Semenjak tahu, dan merasakan pisang goreng krispi buatan
Kang Dedi, aku tidak pernah melirik pedagang pisang goreng lain, yang rasanya
beda kelas. Bedanya dengan pedagang gorengan lainnya, Kang Dedi hanya fokus ke
pisang goreng. Meski, awalnya diduetkan dengan tahu isi. Mungkin karena tak
banyak peminat, tahu-tahu menu gorengan itu sudah raib entah kemana? Malah,
sekarang, pisgor --pisang goreng-- Kang Dedi punya duet baru: Batagor, dan
Siomay. Dua menu baru ini, saya belum pernah coba. Jadi, enggak bisa bercerita.
Kalau pisang goreng, memang salah satu cemilan favorit saya.
![]() |
Gerobak Pisgor Kang Dedi |
Dan, nampaknya Kang Dedi, sekarang juga lebih maju dan
mengikuti perkembangan zaman. Bannernya pun berganti, lebih berwarna dan
kelihatan menarik. Beda dengan dulu. Kini, pria yang sering mengenakan topi itu sudah menjalin kerja sama dengan aplikasi transportasi online: Go-Food. Salah
satu bidang usaha antar makanan milik Go-Jek. Artinya, pisgor Kang Dedi sudah
merambah dunia maya. Tentunya, pasarnya akan meluas, omzet pasti akan
meningkat. Itu terlihat dari jam buka tutup lapak Kang Dedi. Dulu, selepas ashar,
sering aku jumpai gerobaknya sudah kosong. Terbaru, pas selepas maghrib, aku
masih melihat Kang Dedi sibuk meladeni pembeli.
Sebagai pelanggan, saya turut gembira dengan kemajuan usaha
Kang Dedi. Secara tidak langsung, aku menjadi saksi sejak awal buka usaha,
hingga seperti saat ini. Dan, yang paling aku senang, rasa pisang gorengnya tak
berubah, dari pertama beli, hingga saat ini. Bahkan, makin enak, dan gurih.
Pisangnya manis, sementara kulitnya sangat krispi. Minyak gorengnya sepengetahuanku
selalu baru, sehingga tidak serik di tenggorokan. Ukurannya pun makin
lebar, karena memang digoreng mirip kipas. Aku pribadi bisa habis 3-5 pisang
goreng sekali makan, dengan sedikit jeda untuk menyeruput kopi. Sekarang per
bijinya Rp2 ribu. Dulu, pas awal buka, bahkan bertahan beberapa bulan, Rp5 ribu
dapat 3. Mungkin karena harga bahan dasar naik, harga pisgor pun terkena
inflasi.
![]() |
Duet maut: Pisgor dan kopi |
Dan pagi itu, kurang lebih setengah jam aku menemani
berbelanja, kami sengaja mampir ke gerobak pisang goreng Kang Dedi. Dari
kejauhan, aku lihat sudah ada beberapa pisang goreng yang matang, dan ditiriskan.

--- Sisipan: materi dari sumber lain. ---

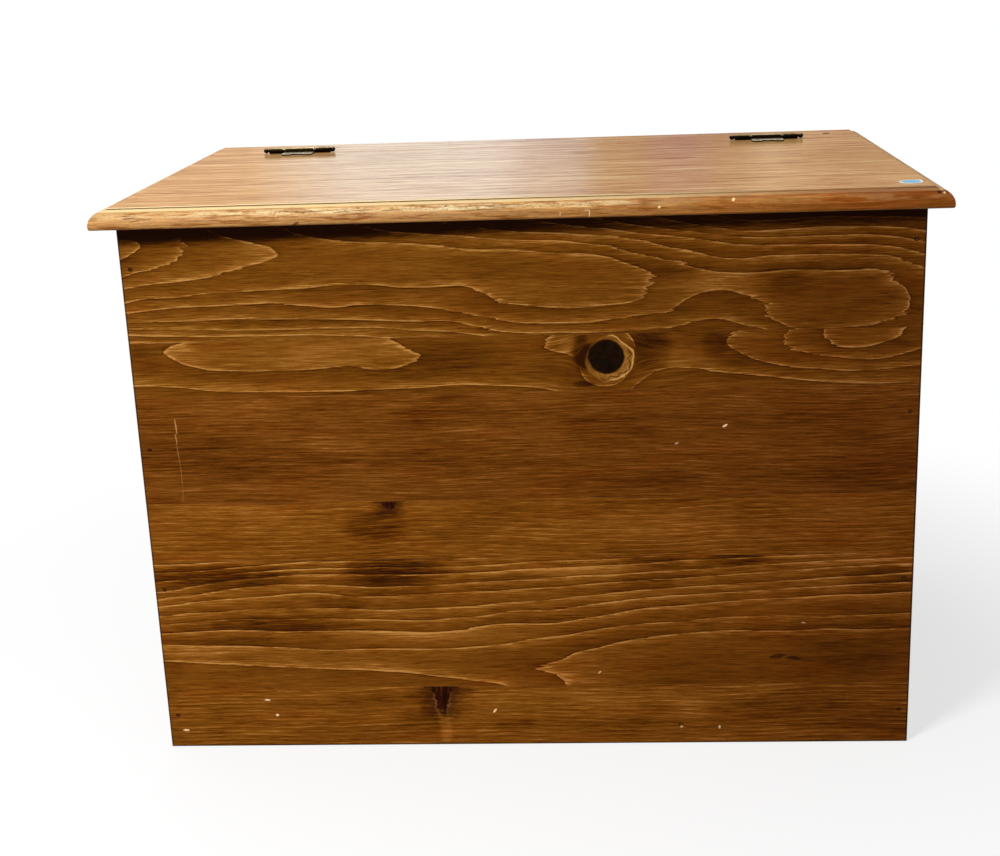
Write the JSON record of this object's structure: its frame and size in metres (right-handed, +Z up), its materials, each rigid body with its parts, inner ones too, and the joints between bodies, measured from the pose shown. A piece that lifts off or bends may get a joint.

Lidahku sudah membayangkan rasanya. Langkahku sengaja kupercepat, biar enggak
keduluan pembeli lain. Meski selalu sama, tak bosan rasanya. Kukeluarkan
selembar uang sepuluh ribuan. Istri Kang Dedi, dengan cekatan mengambil kertas
pembungkus, dan memasukkan lima pisang goreng. Sementara, Kang Dedi aku lihat
sibuk membuat adonan. Tak sampai lima menit di sana, aku segera pulang dan
berpamitan. Di rumah, aku sudah membayangkan makan pisang goreng yang menurutku
paling enak di Jakarta, ditemani secangkir kopi hitam pahit, dan novel yang
belum tuntas. Semoga sukses Kang Dedi!